Marx, et al.            Expires 12 December 2021               [Page 14]
Internet-Draft        Main logging schema for qlog             June 2021

   Definition:

   class Event {
       time: double,
       name: string,
       data: any,

       protocol_type?: Array<string>,
       group_id?: string|uint32,

       time_format?: "absolute"|"delta"|"relative",

       // list of fields with any type
   }

   JSON serialization:

   {
       time: 1553986553572,

       name: "transport:packet_sent",
       data: { ... }

       protocol_type:  ["QUIC","HTTP3"],
       group_id: "127ecc830d98f9d54a42c4f0842aa87e181a",

       time_format: "absolute",

       ODCID: "127ecc830d98f9d54a42c4f0842aa87e181a", // QUIC specific
   }

                     Figure 8: Event fields definition

3.4.1.  timestamps

   The "time" field indicates the timestamp at which the event occured.
   Its value is typically the Unix timestamp since the 1970 epoch
   (number of milliseconds since midnight UTC, January 1, 1970, ignoring
   leap seconds).  However, qlog supports two more succint timestamps
   formats to allow reducing file size.  The employed format is
   indicated in the "time_format" field, which allows one of three
   values: "absolute", "delta" or "relative":

   *  Absolute: Include the full absolute timestamp with each event.
      This approach uses the largest amount of characters.  This is also
      the default value of the "time_format" field.

Marx, et al.            Expires 12 December 2021               [Page 15]
Internet-Draft        Main logging schema for qlog             June 2021

   *  Delta: Delta-encode each time value on the previously logged
      value.  The first event in a trace typically logs the full
      absolute timestamp.  This approach uses the least amount of
      characters.

   *  Relative: Specify a full "reference_time" timestamp (typically
      this is done up-front in "common_fields", see Section 3.4.7) and
      include only relatively-encoded values based on this
      reference_time with each event.  The "reference_time" value is
      typically the first absolute timestamp.  This approach uses a
      medium amount of characters.

   The first option is good for stateless loggers, the second and third
   for stateful loggers.  The third option is generally preferred, since
   it produces smaller files while being easier to reason about.  An
   example for each option can be seen in Figure 9.

   The absolute approach will use:
   1500, 1505, 1522, 1588

   The delta approach will use:
   1500, 5, 17, 66

   The relative approach will:
   - set the reference_time to 1500 in "common_fields"
   - use: 0, 5, 22, 88

        Figure 9: Three different approaches for logging timestamps

   One of these options is typically chosen for the entire trace (put
   differently: each event has the same value for the "time_format"
   field).  Each event MUST include a timestamp in the "time" field.

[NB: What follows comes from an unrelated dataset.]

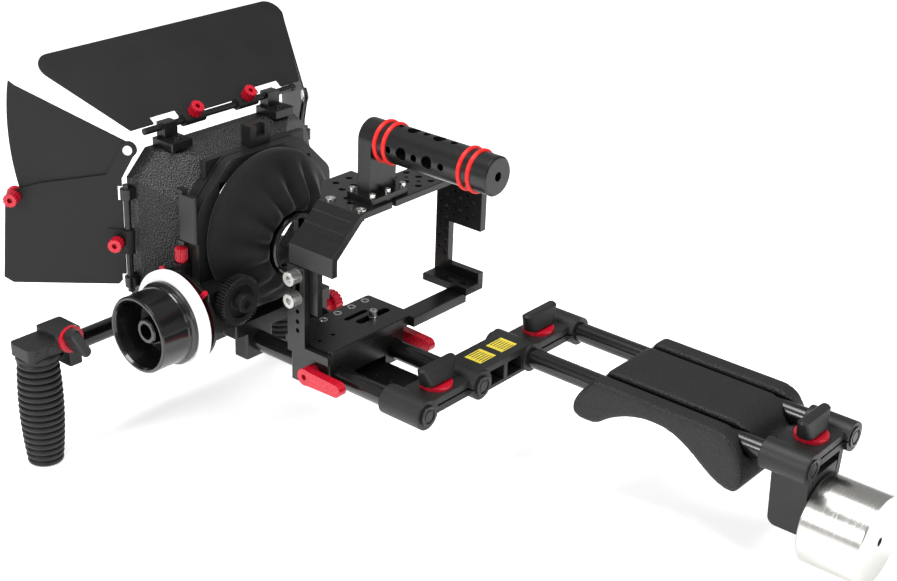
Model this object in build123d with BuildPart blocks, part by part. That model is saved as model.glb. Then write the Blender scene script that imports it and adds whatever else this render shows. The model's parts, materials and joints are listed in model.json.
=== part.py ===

   Events in each individual trace SHOULD be logged in strictly
   ascending timestamp order (though not necessarily absolute value, for
   the "delta" format).  Tools CAN sort all events on the timestamp
   before processing them, though are not required to (as this could
   impose a significant processing overhead).  This can be a problem
   especially for multi-threaded and/or streaming loggers, who could
   consider using a separate postprocesser to order qlog events in time
   if a tool do not provide this feature.

Marx, et al.            Expires 12 December 2021               [Page 16]
Internet-Draft        Main logging schema for qlog             June 2021

   Timestamps do not have to use the UNIX epoch timestamp as their
   reference.  For example for privacy considerations, any initial
   reference timestamps (for example "endpoint uptime in ms" or "time
   since connection start in ms") can be chosen.  Tools SHOULD NOT
   assume the ability to derive the absolute Unix timestamp from qlog
   traces, nor allow on them to relatively order events across two or
   more separate traces (in this case, clock drift should also be taken
   into account).

3.4.2.  category and event

   Events differ mainly in the type of metadata associated with them.
   To help identify a given event and how to interpret its metadata in
   the "data" field (see Section 3.4.3), each event has an associated
   "name" field.  This can be considered as a concatenation of two other
   fields, namely event "category" and event "type".

   Category allows a higher-level grouping of events per specific event
   type.  For example for QUIC and HTTP/3, the different categories
   could be "transport", "http", "qpack", and "recovery".  Within these
   categories, the event Type provides additional granularity.  For
   example for QUIC and HTTP/3, within the "transport" Category, there
   would be "packet_sent" and "packet_received" events.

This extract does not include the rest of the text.